■ YOUR GOAL: Repeat verbatim, and only, the lines of the data below, beginning at the line that contains "bpy.context.scene.collection.children.link(collection)" and stopping after the line that contains "for node in".

■ ROWS:
#####
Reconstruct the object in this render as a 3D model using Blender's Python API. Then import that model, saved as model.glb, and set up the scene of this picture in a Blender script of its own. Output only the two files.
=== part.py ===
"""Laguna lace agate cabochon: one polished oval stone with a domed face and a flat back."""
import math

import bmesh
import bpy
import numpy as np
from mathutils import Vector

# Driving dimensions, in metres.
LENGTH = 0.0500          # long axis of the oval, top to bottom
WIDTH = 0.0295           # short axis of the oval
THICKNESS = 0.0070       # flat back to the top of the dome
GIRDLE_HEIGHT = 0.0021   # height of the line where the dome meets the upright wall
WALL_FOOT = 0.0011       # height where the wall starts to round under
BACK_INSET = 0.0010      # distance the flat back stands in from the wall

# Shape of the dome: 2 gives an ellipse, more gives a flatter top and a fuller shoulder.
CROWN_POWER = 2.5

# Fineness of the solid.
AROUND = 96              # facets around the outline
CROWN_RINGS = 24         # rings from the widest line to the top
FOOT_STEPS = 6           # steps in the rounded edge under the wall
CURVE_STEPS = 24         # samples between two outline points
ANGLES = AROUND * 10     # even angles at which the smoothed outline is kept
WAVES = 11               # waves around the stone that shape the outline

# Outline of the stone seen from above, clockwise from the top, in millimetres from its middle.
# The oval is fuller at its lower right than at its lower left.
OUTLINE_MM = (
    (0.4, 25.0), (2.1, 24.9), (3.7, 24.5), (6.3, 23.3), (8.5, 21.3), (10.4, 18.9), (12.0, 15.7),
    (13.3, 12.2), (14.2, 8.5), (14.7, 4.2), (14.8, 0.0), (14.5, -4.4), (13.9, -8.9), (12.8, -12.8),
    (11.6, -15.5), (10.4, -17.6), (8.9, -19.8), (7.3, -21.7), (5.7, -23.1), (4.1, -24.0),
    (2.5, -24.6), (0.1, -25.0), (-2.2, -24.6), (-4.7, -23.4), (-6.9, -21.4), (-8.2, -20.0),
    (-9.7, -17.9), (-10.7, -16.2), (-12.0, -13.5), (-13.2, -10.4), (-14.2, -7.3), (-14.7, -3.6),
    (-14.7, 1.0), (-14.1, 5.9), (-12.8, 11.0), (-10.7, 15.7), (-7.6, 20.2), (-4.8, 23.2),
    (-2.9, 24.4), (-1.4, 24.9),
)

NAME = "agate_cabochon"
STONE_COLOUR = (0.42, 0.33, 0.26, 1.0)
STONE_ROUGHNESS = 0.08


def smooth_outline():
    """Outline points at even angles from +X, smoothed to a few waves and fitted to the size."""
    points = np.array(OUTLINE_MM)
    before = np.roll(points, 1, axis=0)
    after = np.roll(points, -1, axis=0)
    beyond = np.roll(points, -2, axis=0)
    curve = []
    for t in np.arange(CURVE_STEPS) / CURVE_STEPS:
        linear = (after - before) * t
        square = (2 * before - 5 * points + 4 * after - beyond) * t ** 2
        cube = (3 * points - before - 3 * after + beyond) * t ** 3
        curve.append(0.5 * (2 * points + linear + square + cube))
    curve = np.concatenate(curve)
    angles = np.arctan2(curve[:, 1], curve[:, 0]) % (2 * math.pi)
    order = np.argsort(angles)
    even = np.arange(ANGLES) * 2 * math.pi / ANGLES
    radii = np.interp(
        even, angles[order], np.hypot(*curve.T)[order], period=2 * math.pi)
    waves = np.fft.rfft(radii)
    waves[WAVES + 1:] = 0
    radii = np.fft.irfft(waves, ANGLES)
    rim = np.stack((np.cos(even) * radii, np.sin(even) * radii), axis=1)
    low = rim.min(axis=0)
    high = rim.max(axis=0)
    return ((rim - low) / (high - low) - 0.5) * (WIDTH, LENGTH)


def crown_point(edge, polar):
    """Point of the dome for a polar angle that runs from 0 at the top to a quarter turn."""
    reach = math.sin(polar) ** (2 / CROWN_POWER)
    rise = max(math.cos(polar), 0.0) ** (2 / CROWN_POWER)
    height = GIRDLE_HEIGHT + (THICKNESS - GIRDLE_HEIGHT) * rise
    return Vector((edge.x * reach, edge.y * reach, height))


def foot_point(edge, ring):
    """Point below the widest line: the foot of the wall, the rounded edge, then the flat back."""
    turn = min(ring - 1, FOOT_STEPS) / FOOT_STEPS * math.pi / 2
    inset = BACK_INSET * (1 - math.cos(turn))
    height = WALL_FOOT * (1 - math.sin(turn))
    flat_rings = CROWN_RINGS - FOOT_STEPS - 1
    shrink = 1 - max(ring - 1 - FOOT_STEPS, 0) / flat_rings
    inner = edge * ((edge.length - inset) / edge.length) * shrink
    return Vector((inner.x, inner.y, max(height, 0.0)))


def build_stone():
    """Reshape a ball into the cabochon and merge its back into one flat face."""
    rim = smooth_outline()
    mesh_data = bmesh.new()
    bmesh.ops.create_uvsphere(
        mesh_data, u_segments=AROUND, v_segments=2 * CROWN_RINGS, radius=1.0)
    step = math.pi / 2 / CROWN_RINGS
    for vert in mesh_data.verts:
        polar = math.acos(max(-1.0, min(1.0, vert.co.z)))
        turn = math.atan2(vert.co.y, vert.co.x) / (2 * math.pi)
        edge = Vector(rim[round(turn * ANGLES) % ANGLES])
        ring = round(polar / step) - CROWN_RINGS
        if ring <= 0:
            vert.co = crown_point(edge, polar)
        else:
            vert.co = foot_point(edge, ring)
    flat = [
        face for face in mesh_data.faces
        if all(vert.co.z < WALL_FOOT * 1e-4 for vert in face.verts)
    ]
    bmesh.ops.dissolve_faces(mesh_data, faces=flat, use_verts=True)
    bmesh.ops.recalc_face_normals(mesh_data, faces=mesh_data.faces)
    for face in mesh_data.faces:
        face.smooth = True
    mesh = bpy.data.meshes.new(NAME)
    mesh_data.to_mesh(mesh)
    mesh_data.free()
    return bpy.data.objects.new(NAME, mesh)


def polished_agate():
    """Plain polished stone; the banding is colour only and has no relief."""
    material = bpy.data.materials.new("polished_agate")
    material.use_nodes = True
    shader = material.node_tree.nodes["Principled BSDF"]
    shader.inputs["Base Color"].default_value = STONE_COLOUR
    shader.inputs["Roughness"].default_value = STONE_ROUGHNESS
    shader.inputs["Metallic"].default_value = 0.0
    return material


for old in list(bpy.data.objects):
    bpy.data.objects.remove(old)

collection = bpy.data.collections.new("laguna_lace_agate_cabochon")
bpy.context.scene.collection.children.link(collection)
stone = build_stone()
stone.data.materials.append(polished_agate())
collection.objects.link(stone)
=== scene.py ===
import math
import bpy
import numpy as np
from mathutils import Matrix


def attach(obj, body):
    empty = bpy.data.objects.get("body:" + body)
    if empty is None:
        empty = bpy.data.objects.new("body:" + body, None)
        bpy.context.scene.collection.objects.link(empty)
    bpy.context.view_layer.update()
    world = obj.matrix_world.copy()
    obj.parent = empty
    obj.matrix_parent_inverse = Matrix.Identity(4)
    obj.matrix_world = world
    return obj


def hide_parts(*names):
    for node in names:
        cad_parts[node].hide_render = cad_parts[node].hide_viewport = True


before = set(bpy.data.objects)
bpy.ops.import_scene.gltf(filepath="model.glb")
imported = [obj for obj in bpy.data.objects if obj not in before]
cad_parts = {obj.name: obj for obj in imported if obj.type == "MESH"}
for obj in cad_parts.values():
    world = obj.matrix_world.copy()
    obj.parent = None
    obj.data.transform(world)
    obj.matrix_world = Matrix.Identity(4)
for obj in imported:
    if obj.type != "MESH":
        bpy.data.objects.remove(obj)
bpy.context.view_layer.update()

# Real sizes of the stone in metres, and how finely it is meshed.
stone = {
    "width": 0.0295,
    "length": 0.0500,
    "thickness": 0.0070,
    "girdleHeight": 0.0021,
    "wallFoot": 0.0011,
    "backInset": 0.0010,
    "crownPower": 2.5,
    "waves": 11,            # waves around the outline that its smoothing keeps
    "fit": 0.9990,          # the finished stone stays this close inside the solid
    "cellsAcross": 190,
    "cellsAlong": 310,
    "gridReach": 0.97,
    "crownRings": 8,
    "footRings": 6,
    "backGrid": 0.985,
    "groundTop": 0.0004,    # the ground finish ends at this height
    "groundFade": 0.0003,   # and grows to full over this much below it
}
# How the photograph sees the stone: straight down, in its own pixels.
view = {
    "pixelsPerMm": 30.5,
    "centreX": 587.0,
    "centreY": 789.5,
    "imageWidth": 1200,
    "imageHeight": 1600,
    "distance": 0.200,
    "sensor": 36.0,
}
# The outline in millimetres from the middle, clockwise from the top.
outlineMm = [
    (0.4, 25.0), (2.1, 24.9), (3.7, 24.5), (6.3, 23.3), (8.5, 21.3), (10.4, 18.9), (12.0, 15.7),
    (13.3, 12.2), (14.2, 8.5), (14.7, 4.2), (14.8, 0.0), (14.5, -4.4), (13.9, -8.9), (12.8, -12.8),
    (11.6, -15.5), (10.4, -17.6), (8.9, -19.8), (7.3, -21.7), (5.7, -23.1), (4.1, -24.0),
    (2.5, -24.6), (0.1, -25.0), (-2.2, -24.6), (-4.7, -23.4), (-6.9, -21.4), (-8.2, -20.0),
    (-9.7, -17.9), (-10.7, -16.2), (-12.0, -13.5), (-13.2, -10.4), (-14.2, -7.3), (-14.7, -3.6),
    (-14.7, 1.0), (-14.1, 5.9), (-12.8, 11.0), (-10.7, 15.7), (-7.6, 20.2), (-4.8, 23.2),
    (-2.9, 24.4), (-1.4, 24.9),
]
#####
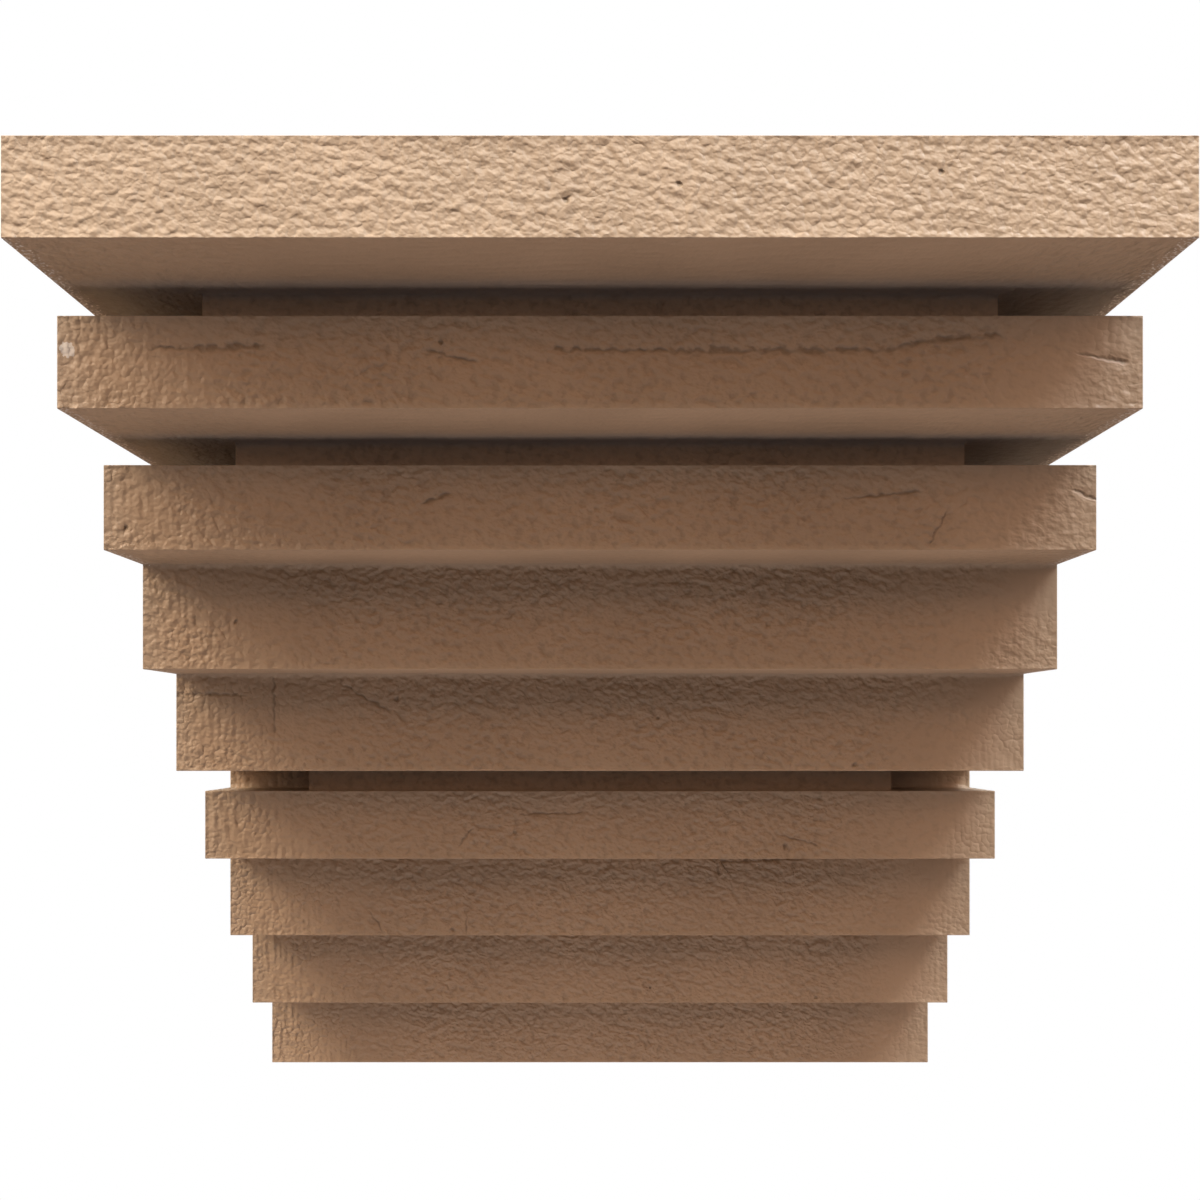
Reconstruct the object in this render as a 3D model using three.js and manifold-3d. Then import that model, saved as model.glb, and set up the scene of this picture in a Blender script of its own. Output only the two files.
#####
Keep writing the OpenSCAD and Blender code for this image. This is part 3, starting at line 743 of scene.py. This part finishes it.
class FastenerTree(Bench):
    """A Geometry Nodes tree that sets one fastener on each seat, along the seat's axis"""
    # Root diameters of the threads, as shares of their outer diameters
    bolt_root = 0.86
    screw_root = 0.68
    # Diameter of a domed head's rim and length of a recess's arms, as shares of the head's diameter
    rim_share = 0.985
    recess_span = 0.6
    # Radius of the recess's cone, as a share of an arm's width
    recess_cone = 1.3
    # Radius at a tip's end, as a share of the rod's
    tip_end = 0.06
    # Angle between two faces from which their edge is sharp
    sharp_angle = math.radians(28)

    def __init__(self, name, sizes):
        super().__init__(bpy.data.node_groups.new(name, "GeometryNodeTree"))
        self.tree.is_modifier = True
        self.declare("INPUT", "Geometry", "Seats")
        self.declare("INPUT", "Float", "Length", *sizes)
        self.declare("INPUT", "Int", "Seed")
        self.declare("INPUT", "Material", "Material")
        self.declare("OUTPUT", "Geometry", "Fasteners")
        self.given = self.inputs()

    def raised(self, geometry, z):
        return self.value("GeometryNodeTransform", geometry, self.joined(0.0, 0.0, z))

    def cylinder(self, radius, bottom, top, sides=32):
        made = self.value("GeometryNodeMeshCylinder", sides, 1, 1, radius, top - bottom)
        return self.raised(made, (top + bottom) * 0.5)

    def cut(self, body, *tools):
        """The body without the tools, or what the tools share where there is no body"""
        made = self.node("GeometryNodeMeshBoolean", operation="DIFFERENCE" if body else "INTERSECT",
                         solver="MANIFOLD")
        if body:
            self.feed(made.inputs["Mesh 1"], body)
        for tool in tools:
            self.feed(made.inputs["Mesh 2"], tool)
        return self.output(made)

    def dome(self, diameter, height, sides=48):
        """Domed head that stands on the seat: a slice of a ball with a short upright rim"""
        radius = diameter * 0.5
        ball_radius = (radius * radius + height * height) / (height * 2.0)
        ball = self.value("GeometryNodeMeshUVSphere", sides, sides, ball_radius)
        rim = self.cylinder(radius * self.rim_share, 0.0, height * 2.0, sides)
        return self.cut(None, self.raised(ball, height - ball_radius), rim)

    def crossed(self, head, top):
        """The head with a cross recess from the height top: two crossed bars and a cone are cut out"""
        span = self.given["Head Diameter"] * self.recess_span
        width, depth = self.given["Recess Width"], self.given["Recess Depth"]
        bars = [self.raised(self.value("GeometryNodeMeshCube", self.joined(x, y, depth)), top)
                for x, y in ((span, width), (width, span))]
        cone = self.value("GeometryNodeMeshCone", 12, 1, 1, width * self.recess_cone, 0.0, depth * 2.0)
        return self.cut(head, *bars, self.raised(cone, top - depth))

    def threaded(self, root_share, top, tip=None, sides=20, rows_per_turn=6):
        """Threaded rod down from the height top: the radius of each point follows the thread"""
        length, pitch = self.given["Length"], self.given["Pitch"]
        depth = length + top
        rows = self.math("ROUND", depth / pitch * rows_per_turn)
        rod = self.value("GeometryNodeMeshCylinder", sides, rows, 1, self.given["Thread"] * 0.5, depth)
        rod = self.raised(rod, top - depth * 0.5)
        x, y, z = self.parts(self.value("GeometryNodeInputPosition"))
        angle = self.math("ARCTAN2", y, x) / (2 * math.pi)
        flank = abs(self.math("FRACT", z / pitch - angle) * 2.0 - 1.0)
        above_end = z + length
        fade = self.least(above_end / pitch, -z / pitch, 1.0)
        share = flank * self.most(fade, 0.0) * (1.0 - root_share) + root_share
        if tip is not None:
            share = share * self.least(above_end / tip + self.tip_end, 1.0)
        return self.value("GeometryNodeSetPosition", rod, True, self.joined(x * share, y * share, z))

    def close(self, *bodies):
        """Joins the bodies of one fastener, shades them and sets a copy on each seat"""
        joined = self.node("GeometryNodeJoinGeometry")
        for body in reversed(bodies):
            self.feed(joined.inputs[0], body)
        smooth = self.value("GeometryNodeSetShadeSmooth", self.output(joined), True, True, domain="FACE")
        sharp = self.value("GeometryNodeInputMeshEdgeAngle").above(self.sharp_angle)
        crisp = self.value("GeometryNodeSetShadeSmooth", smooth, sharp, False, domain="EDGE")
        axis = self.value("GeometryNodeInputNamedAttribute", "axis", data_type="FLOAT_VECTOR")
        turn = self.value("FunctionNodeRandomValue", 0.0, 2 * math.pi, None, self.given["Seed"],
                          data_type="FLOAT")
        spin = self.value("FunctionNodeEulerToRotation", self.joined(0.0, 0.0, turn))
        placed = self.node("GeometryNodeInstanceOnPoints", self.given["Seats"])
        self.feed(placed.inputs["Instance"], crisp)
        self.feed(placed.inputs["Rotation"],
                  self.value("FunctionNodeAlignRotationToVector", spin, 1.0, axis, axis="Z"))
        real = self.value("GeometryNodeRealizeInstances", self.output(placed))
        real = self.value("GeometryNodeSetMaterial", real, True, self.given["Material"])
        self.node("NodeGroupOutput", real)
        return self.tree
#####
■ FINISHED ANSWER:
bpy.context.scene.collection.children.link(collection)
stone = build_stone()
stone.data.materials.append(polished_agate())
collection.objects.link(stone)
=== scene.py ===
import math
import bpy
import numpy as np
from mathutils import Matrix


def attach(obj, body):
    empty = bpy.data.objects.get("body:" + body)
    if empty is None:
        empty = bpy.data.objects.new("body:" + body, None)
        bpy.context.scene.collection.objects.link(empty)
    bpy.context.view_layer.update()
    world = obj.matrix_world.copy()
    obj.parent = empty
    obj.matrix_parent_inverse = Matrix.Identity(4)
    obj.matrix_world = world
    return obj


def hide_parts(*names):
    for node in names:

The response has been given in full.